The Physical Layer is the lowest layer of the OSI model — the foundation everything else is built on. It's concerned with one thing: transmitting raw bits (0s and 1s) over a physical medium. No addresses, no protocols, no error correction — just bits on a wire, light in a fiber, or radio waves in the air.

Think of it like the road system. The Physical Layer is the actual asphalt and concrete — it doesn't care what vehicles drive on it or where they're going. It just provides the surface for movement.
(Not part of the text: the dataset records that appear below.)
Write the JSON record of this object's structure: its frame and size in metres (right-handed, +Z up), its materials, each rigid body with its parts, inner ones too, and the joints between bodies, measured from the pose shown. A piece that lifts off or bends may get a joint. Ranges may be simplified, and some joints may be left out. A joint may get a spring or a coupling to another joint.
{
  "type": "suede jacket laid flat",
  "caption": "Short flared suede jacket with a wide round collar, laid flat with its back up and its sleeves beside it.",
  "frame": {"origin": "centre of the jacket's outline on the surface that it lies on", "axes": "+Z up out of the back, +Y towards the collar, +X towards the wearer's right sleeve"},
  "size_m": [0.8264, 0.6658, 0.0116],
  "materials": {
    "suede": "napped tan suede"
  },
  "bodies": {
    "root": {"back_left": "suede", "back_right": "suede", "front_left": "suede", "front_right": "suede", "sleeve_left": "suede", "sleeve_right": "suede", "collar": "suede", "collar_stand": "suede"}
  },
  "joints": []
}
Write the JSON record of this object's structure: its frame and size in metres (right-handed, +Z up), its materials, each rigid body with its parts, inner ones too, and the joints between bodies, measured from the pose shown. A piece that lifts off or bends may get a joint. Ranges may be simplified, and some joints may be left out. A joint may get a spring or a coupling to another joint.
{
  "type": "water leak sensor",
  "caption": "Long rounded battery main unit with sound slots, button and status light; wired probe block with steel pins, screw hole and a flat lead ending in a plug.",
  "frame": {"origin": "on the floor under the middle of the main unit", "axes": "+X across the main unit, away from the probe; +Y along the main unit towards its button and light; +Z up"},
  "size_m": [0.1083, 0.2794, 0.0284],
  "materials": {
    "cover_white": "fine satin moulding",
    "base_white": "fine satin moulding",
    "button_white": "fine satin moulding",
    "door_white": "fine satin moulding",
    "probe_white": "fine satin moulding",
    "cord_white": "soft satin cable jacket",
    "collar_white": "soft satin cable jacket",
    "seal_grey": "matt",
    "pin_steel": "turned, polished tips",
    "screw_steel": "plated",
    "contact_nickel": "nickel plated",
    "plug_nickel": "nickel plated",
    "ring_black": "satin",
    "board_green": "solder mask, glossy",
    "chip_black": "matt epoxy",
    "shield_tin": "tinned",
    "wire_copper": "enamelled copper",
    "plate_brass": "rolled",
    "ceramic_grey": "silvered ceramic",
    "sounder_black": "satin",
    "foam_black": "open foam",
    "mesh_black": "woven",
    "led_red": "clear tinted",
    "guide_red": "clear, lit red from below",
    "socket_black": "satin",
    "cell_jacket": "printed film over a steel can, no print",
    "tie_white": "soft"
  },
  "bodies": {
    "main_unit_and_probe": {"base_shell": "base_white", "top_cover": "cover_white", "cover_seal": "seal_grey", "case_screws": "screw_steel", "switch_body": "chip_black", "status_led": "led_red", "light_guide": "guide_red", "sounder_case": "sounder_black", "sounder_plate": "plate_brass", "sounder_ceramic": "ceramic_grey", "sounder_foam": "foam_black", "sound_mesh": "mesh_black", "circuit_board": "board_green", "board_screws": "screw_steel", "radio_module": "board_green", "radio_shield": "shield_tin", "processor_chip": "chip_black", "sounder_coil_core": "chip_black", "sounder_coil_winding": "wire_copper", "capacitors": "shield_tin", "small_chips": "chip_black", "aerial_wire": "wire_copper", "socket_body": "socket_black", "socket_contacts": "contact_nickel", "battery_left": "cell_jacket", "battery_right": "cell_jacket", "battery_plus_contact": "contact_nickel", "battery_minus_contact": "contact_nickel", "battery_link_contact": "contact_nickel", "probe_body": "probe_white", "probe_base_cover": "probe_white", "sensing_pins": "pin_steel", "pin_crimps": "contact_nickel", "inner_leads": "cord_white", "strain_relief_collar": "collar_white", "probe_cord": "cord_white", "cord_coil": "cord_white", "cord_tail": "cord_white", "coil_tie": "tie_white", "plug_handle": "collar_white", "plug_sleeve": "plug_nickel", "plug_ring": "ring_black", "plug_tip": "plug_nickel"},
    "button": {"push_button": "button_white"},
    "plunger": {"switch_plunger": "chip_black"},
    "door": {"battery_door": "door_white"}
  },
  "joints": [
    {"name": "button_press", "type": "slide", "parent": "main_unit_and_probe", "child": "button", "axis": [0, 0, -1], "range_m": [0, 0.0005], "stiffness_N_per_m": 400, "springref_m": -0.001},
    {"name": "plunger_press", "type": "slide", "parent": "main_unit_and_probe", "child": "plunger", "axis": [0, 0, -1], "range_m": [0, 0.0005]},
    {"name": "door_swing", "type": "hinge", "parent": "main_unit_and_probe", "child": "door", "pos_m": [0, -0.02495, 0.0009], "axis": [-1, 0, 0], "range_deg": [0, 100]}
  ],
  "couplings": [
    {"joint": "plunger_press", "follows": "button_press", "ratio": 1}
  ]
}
What Does the Physical Layer Define?

The Physical Layer specifies:

  • Electrical specifications — What voltage levels represent 0 and 1. How bits are encoded onto the wire.
  • Mechanical specifications — The physical shape and size of connectors (like RJ-45 for Ethernet).
  • Functional specifications — What each pin on a connector does.
  • Procedural specifications — The sequence of events for establishing and releasing a connection.

Data Representation

At the Physical Layer, data is just a stream of bits. But how do you turn 0s and 1s into physical signals?
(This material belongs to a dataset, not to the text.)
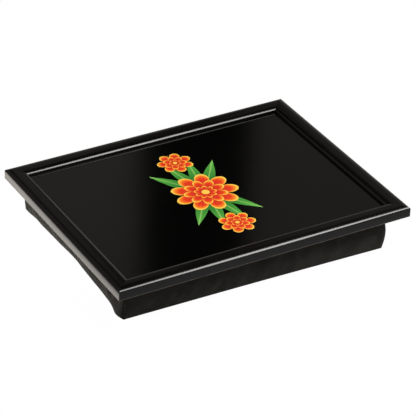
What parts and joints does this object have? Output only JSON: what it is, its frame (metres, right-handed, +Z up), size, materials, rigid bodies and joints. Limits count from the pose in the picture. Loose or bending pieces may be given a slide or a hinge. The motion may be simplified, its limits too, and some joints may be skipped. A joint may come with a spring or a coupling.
{
  "type": "lap tray",
  "caption": "Rectangular lap tray with a mitred picture-frame rim round a recessed glossy board, on a flat bead-filled fabric cushion that pulls off hook-and-loop strips.",
  "frame": {"origin": "on the floor under the middle of the frame", "axes": "+X along the tray's long side, -Y towards the person who holds it, +Z up out of the tray's surface"},
  "size_m": [0.43, 0.33, 0.0592],
  "materials": {
    "frame_lacquer": "satin",
    "laminate": "gloss",
    "fibreboard": "matte",
    "backing": "matte",
    "fixing_steel": "satin",
    "hook_tape": "matte",
    "loop_tape": "matte",
    "cover_fabric": "matte",
    "liner": "matte",
    "zip_tape": "matte",
    "zip_coil": "satin",
    "zip_metal": "satin"
  },
  "bodies": {
    "cushion": {"loop_strip_front": "loop_tape", "loop_strip_right": "loop_tape", "loop_strip_back": "loop_tape", "loop_strip_left": "loop_tape", "cover_top_panel": "cover_fabric", "cover_base_panel": "cover_fabric", "cover_front_wall": "cover_fabric", "cover_right_wall": "cover_fabric", "cover_left_wall": "cover_fabric", "cover_back_wall_upper": "cover_fabric", "cover_back_wall_lower": "cover_fabric", "zip_tab_left": "cover_fabric", "zip_tab_right": "cover_fabric", "bead_bag": "liner", "zip_tape_upper": "zip_tape", "zip_tape_lower": "zip_tape", "zip_coil_upper": "zip_coil", "zip_coil_lower": "zip_coil", "zip_stops": "zip_metal"},
    "tray": {"frame_rail_front": "frame_lacquer", "frame_rail_right": "frame_lacquer", "frame_rail_back": "frame_lacquer", "frame_rail_left": "frame_lacquer", "corner_v_nails": "fixing_steel", "laminate_sheet": "laminate", "tray_board": "fibreboard", "backing_board": "backing", "glazing_points": "fixing_steel", "hook_strip_front": "hook_tape", "hook_strip_right": "hook_tape", "hook_strip_back": "hook_tape", "hook_strip_left": "hook_tape"},
    "zip_slider": {"zip_slider": "zip_metal"},
    "zip_pull": {"zip_pull": "zip_metal"}
  },
  "joints": [
    {"name": "tray_lift", "type": "slide", "parent": "cushion", "child": "tray", "axis": [0, 0, 1], "range_m": [0, 0.06]},
    {"name": "zip_travel", "type": "slide", "parent": "cushion", "child": "zip_slider", "axis": [-1, 0, 0], "range_m": [0, 0.29]},
    {"name": "zip_pull_swing", "type": "hinge", "parent": "zip_slider", "child": "zip_pull", "pos_m": [0.14285, 0.149, 0.021], "axis": [0, 0, -1], "range_deg": [0, 175]}
  ]
}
  • Electrical signals (copper cables) — Different voltage levels represent 0 and 1. A positive voltage might mean 1, a negative voltage might mean 0.
  • Light signals (fiber optic) — Pulses of light represent 0 and 1. A laser or LED flashes on and off to create the bit stream.
  • Radio waves (wireless) — Different frequencies, amplitudes, or phases of radio waves encode the bits.

Key Concepts

  • Bandwidth — The maximum data rate of a link, measured in bits per second (bps). A 1 Gbps Ethernet link can transmit 1 billion bits per second.
  • Throughput — The actual data rate achieved, which is usually less than bandwidth due to overhead and errors.
  • Latency (Delay) — The time it takes for a bit to travel from sender to receiver. Affected by distance, propagation speed, and processing time.
  • Noise — Unwanted electrical or electromagnetic interference that can corrupt signals. Shielded cables reduce noise.
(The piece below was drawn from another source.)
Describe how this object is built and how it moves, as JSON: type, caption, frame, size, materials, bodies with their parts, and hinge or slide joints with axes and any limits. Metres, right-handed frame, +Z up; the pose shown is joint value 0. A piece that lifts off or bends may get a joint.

Bandwidth is like the width of a highway — it determines how many cars can travel simultaneously. Throughput is how many cars actually do travel. Latency is how long it takes a single car to reach its destination.

Transmission Modes

How data flows on the wire:

  • Simplex — Data flows in one direction only. Like a TV broadcast — you receive but never send.
  • Half-duplex — Data flows in both directions, but only one at a time. Like a walkie-talkie — you talk, then listen, but can't do both simultaneously.
  • Full-duplex — Data flows in both directions simultaneously. Like a phone call — both parties can talk at the same time. Most modern networks use full-duplex.